A Gàbaon il Signore apparve a Salomone in sogno durante la notte. Dio disse: «Chiedimi ciò che vuoi che io ti conceda».
Salomone disse: «Tu hai trattato il tuo servo Davide, mio padre, con grande amore, perché egli aveva camminato davanti a te con fedeltà, con giustizia e con cuore retto verso di te. Tu gli hai conservato questo grande amore e gli hai dato un figlio che siede sul suo trono, come avviene oggi. Ora, Signore, mio Dio, tu hai fatto regnare il tuo servo al posto di Davide, mio padre. Ebbene io sono solo un ragazzo; non so come regolarmi. Il tuo servo è in mezzo al tuo popolo che hai scelto, popolo numeroso che per quantità non si può calcolare né contare. Concedi al tuo servo un cuore docile, perché sappia rendere giustizia al tuo popolo e sappia distinguere il bene dal male; infatti chi può governare questo tuo popolo così numeroso?».
Piacque agli occhi del Signore che Salomone avesse domandato questa cosa. Dio gli disse: «Poiché hai domandato questa cosa e non hai domandato per te molti giorni, né hai domandato per te ricchezza, né hai domandato la vita dei tuoi nemici, ma hai domandato per te il discernimento nel giudicare, ecco, faccio secondo le tue parole. Ti concedo un cuore saggio e intelligente: uno come te non ci fu prima di te né sorgerà dopo di te.

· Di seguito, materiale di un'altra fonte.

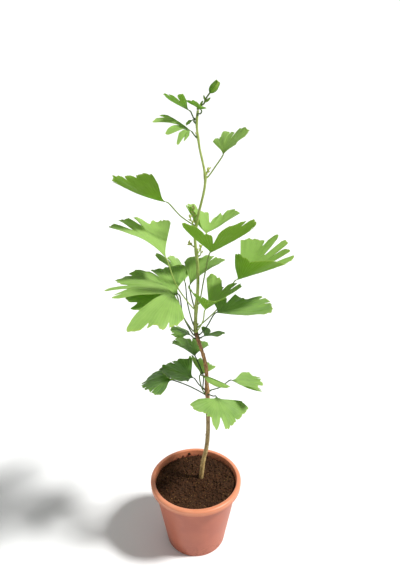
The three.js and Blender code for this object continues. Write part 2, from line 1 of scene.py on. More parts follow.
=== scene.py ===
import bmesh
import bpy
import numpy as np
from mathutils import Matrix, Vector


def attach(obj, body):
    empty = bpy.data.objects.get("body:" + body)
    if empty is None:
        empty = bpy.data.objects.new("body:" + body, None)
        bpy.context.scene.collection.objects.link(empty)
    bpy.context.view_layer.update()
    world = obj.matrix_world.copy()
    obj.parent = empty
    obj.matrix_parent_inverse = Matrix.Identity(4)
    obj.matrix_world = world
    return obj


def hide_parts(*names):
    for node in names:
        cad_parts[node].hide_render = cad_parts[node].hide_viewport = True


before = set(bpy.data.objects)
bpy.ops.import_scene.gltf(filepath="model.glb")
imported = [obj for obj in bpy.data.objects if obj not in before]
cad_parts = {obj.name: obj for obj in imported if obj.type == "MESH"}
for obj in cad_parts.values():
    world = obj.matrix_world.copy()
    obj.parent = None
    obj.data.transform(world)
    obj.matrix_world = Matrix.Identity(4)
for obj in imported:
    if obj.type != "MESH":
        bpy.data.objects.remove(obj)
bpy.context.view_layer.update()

# Potted ginkgo sapling, finished for looks: a moulded nursery pot, loose peat, a woody stem,
# this year's green shoot, fan leaves on long stalks, short twigs and a leaf still rolled up.
# Lengths below are millimetres and angles degrees; a mesh is written in metres. +Z is up,
# -Y is the front, and the origin is the middle of the pot's flat underside.

MM = 0.001

# ---------------------------------------------------------------- sizes of the solid model

POT_HEIGHT = 110
POT_BASE_DIAMETER = 92
POT_MOUTH_DIAMETER = 127
POT_WALL = 2.2
POT_FLOOR = 2.5
FOOT_CHAMFER = 1.2
RIM_WIDTH = 6.5
RIM_HEIGHT = 9.5
RIM_CROWN = 2.5
RIM_SKIRT_WALL = 2
RIM_TOP_THICKNESS = 4
DRAIN_HOLES = 5
DRAIN_HOLE_DIAMETER = 8
DRAIN_CIRCLE_DIAMETER = 58
SOIL_BELOW_RIM = 10
ROOT_DEPTH = 45
ROOT_TIP_DIAMETER = 3
WOOD_HEIGHT = 258
STEM_SOIL_DIAMETER = 7
STEM_SCAR_DIAMETER = 5
STEM_TIP_DIAMETER = 2.4
JOINT_SWELLING = 1
SWELLING_REACH = 6
STALK_DIAMETER = 1.6
STALK_CLIMB = 35
STALK_FOOT = 2
STALK_INTO_BLADE = 4
TWIG_DIAMETER = 1.4
TWIG_BUD_DIAMETER = 2.8
TWIG_BUD_LENGTH = 5
ROLLED_LEAF_DIAMETER = 12.5
ROLLED_LEAF_LENGTH = 17
CLEARANCE = 0.3

SOIL_TOP = POT_HEIGHT - SOIL_BELOW_RIM
BASE_RADIUS = POT_BASE_DIAMETER / 2
MOUTH_RADIUS = POT_MOUTH_DIAMETER / 2
RIM_RADIUS = MOUTH_RADIUS + RIM_WIDTH
RIM_FOOT = POT_HEIGHT - RIM_HEIGHT

# ---------------------------------------------------------------- sizes of the looks alone

# Pot.
LIP_ROUNDING = 0.9
GROOVE_ROUNDING = 0.8
SKIRT_ROUNDING = 0.6
SKIRT_EDGE_ROUNDING = 0.4
RIM_BEAD = 0.5  # how far the top of the rim stands out over its skirt
RIM_BEAD_DROP = 1.8  # from the foot of the crown down to the bead
WALL_COLUMNS_PER_HOLE = 38
# Stem, stalks and twigs.
LOW_CLUSTER_TOP = 200  # height above the soil below which the leaves are the low cluster
BARK_RIDGE = 0.22
SMALL_BARK_RIDGE = 0.12
LEAF_SCAR_BUMP = 0.75
LEAF_SCAR_DIP = 0.3
BUD_SCAR_SPACING = 1.7
WOOD_SIDES = 40
WOOD_RING_STEP = 0.9
SHOOT_SIDES = 28
SHOOT_RING_STEP = 1.1
SHOOT_BUD_LENGTH = 3.6
SHOOT_BUD_WIDTH = 2.1
SHOOT_BUD_ABOVE_STALK = 2.6
STALK_SIDES = 14
STALK_GROOVE = 0.22  # depth, as a share of the stalk's radius
TWIG_SCALE_PLACES = (0.3, 0.52, 0.72)  # shares of the twig's length
TWIG_SCALE_LENGTH = 5.5
TWIG_SCALE_WIDTH = 1.9
SCALE_RINGS = 12
SCALE_SIDES = 10
# Blades, with the heights of their relief.
BLADE_COLUMNS = 210
BLADE_ROWS = 27
BLADE_START = 0.9  # distance from the fan's point at which the blade begins
BLADE_HALF_THICKNESS_BASE = 0.24
BLADE_HALF_THICKNESS_MARGIN = 0.13
FULL_RELIEF_RADIUS = 45  # smaller blades have shallower pleats
LIGHT_THROUGH_BLADE = 0.42  # share of the light
VEIN_START = 6.0  # this far from the fan's point, the veins are VEIN_ANGLE degrees apart
VEIN_ANGLE = 22
PLEAT_HEIGHT = 1.5
SMALL_PLEAT_HEIGHT = 0.55
CRINKLE_HEIGHT = 0.22
FRILL_HEIGHT = 1.1
MARGIN_TOOTH = 1.15
SMALL_MARGIN_TOOTH = 0.45
MARGIN_ROUNDING = 1.1  # degrees
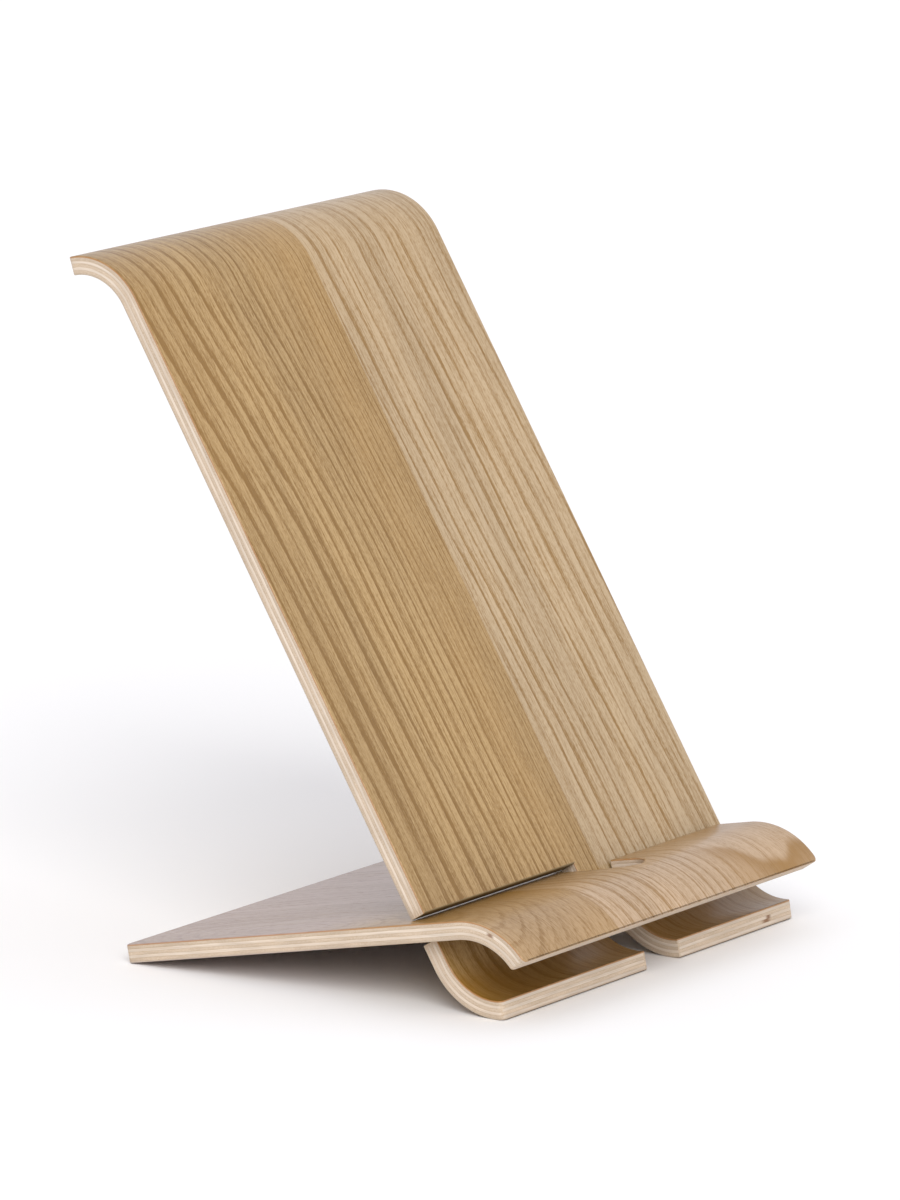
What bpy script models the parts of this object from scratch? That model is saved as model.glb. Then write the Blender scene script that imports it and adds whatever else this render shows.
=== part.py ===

Ti concedo anche quanto non hai domandato, cioè ricchezza e gloria, come a nessun altro fra i re, per tutta la tua vita». 

Salmo Responsoriale
Dal Salmo 118 
Insegnami, Signore, i tuoi decreti.

Come potrà un giovane tenere pura la sua via?
Osservando la tua parola.
Con tutto il mio cuore ti cerco:
non lasciarmi deviare dai tuoi comandi.

Ripongo nel cuore la tua promessa
per non peccare contro di te.
Benedetto sei tu, Signore:
insegnami i tuoi decreti.

Con le mie labbra ho raccontato
tutti i giudizi della tua bocca.
Nella via dei tuoi insegnamenti è la mia gioia,
più che in tutte le ricchezze. 

Canto al Vangelo   Gv 10,27
Alleluia, alleluia.

Le mie pecore ascoltano la mia voce, dice il Signore,
io le conosco ed esse mi seguono.
Alleluia.

Vangelo   Mc 6, 30-34
Erano come pecore che non hanno pastore.

Dal vangelo secondo Marco
In quel tempo, gli apostoli si riunirono attorno a Gesù e gli riferirono tutto quello che avevano fatto e quello che avevano insegnato. Ed egli disse loro: «Venite in disparte, voi soli, in un luogo deserto, e riposatevi un po’». Erano infatti molti quelli che andavano e venivano e non avevano neanche il tempo di mangiare.
Allora andarono con la barca verso un luogo deserto, in disparte. Molti però li videro partire e capirono, e da tutte le città accorsero là a piedi e li precedettero.
Sceso dalla barca, egli vide una grande folla, ebbe compassione di loro, perché erano come pecore che non hanno pastore, e si mise a insegnare loro molte cose.